One of her major criticisms of the Russian Orthodox Church is that it does not focus on people as individuals. 

“I think that the path to peace and hope is to address the person. But the problem with the Russian Church is that it does not address the person, the human being. The Church is on the side of the state, and always highlights the primacy of the state, and that is bad. It is the same as it was in pre-Communist Russia, in the time of the Czars,” she said. 

“It is no coincidence that the Bolsheviks managed to destroy the Church, and the churches. The people were not opposed, and often even supported it. They didn’t believe in that Church as it existed. We can’t only blame the Bolsheviks, just like we cannot only blame Putin now. If people hadn’t supported the Bolsheviks back then, most of the crimes we document probably wouldn’t have occurred, and in the same way, if people didn’t support Putin now, we would not be seeing the war in Ukraine.”

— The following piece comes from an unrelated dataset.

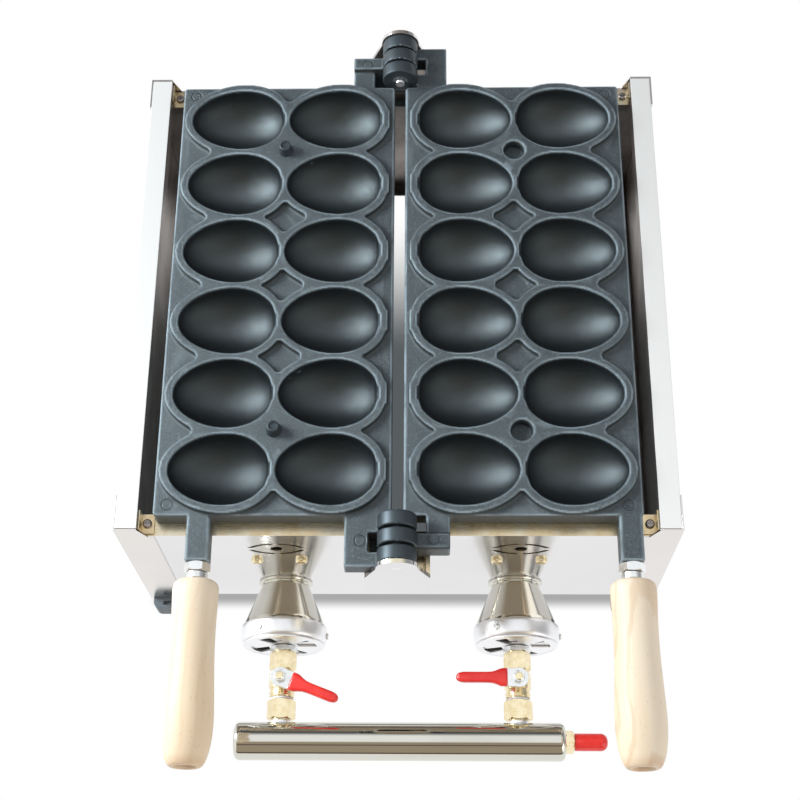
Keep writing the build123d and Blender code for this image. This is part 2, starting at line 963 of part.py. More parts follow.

“Of course,” Elena said, “I do continue to believe in people, and therein lies my hope. But as a person of reason, I have to admit that the situation in Russia, from the human point of view, is not very good. We are at a very bad stage, and we have a lot of work ahead of us.” 

Still, Elena said, the current situation in Russia doesn’t quite can’t compare to 1988-1989, when the Communist state began to unravel. 

Then, she said, “people were filled with hope, with light, and wanting to achieve justice. Now people are filled with darkness, hate and aggression.” 

“I lived through the good times, but now these are darker times,” Elena concluded.